Work instructions :: In the listing below, find the line with "# ---- the cap", then repeat exactly every line from the top through that one.

Data section ::
---

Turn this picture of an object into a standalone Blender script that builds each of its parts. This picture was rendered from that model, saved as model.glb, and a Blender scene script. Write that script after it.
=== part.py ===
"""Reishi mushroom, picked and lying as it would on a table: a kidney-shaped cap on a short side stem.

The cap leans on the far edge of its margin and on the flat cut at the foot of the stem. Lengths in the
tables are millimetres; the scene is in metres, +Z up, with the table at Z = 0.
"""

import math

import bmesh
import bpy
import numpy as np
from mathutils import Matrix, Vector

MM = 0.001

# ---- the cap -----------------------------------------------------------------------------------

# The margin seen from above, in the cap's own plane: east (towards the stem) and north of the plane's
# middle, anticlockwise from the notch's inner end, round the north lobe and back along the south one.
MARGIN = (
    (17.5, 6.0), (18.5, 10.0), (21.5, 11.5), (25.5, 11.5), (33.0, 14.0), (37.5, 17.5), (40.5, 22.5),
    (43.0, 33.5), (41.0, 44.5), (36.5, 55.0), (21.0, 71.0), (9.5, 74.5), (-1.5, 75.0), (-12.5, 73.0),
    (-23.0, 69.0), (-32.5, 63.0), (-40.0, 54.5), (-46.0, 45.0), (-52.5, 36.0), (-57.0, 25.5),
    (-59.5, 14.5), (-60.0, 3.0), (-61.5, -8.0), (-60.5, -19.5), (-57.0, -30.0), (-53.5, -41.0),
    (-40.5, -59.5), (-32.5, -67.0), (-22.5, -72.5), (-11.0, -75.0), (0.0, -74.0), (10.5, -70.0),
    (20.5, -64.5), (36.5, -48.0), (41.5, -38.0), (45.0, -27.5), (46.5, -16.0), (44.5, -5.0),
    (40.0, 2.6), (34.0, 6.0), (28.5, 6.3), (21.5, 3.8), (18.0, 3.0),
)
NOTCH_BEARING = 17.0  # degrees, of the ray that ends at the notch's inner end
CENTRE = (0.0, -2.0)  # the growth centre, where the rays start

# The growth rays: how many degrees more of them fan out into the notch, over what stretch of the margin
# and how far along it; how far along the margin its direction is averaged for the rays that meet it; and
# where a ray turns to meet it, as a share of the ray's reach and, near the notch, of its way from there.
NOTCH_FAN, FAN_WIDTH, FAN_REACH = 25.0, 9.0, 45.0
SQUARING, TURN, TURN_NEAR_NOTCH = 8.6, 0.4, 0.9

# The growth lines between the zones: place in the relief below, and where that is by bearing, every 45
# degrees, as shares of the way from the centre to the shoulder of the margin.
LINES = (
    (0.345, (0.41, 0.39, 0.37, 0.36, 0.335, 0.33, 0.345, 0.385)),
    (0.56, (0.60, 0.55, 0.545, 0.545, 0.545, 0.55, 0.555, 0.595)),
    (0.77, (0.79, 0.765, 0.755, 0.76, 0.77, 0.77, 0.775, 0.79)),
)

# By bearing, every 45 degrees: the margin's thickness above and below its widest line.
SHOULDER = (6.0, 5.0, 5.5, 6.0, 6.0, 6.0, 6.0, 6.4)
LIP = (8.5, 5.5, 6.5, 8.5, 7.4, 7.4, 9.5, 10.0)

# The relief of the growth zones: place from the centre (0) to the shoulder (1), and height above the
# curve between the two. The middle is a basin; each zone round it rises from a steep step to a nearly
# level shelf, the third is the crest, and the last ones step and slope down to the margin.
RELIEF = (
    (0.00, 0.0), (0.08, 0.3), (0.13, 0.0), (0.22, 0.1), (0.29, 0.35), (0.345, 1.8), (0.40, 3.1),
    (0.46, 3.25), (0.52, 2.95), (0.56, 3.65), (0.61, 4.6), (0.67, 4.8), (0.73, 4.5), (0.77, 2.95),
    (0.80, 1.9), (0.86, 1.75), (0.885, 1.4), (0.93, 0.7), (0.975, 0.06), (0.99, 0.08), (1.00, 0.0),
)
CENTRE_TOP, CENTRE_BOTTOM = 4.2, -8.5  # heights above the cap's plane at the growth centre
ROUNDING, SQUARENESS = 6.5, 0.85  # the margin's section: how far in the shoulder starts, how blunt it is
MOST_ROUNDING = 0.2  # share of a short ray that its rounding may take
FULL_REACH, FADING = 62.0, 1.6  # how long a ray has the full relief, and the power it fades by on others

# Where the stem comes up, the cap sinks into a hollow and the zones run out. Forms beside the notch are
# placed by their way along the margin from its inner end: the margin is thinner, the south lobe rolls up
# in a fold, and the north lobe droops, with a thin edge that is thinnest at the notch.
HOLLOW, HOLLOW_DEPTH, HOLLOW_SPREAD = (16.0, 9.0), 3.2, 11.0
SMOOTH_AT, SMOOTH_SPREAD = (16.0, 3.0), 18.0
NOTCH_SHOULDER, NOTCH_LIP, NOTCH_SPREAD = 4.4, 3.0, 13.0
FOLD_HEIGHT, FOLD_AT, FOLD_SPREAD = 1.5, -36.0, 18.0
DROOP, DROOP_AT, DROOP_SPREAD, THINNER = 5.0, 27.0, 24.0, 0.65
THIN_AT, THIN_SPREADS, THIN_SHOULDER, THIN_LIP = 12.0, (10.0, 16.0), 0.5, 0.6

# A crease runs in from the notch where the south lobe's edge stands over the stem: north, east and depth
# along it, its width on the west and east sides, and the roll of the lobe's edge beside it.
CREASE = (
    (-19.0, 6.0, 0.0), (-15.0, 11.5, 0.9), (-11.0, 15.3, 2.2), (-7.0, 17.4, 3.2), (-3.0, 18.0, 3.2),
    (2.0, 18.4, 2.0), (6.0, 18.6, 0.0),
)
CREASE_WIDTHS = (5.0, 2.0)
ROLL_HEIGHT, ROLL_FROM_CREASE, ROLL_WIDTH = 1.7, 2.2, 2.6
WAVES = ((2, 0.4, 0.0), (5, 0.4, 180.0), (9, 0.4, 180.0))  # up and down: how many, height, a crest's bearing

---

Solved exercise ::
Turn this picture of an object into a standalone Blender script that builds each of its parts. This picture was rendered from that model, saved as model.glb, and a Blender scene script. Write that script after it.
=== part.py ===
"""Reishi mushroom, picked and lying as it would on a table: a kidney-shaped cap on a short side stem.

The cap leans on the far edge of its margin and on the flat cut at the foot of the stem. Lengths in the
tables are millimetres; the scene is in metres, +Z up, with the table at Z = 0.
"""

import math

import bmesh
import bpy
import numpy as np
from mathutils import Matrix, Vector

MM = 0.001

# ---- the cap -----------------------------------------------------------------------------------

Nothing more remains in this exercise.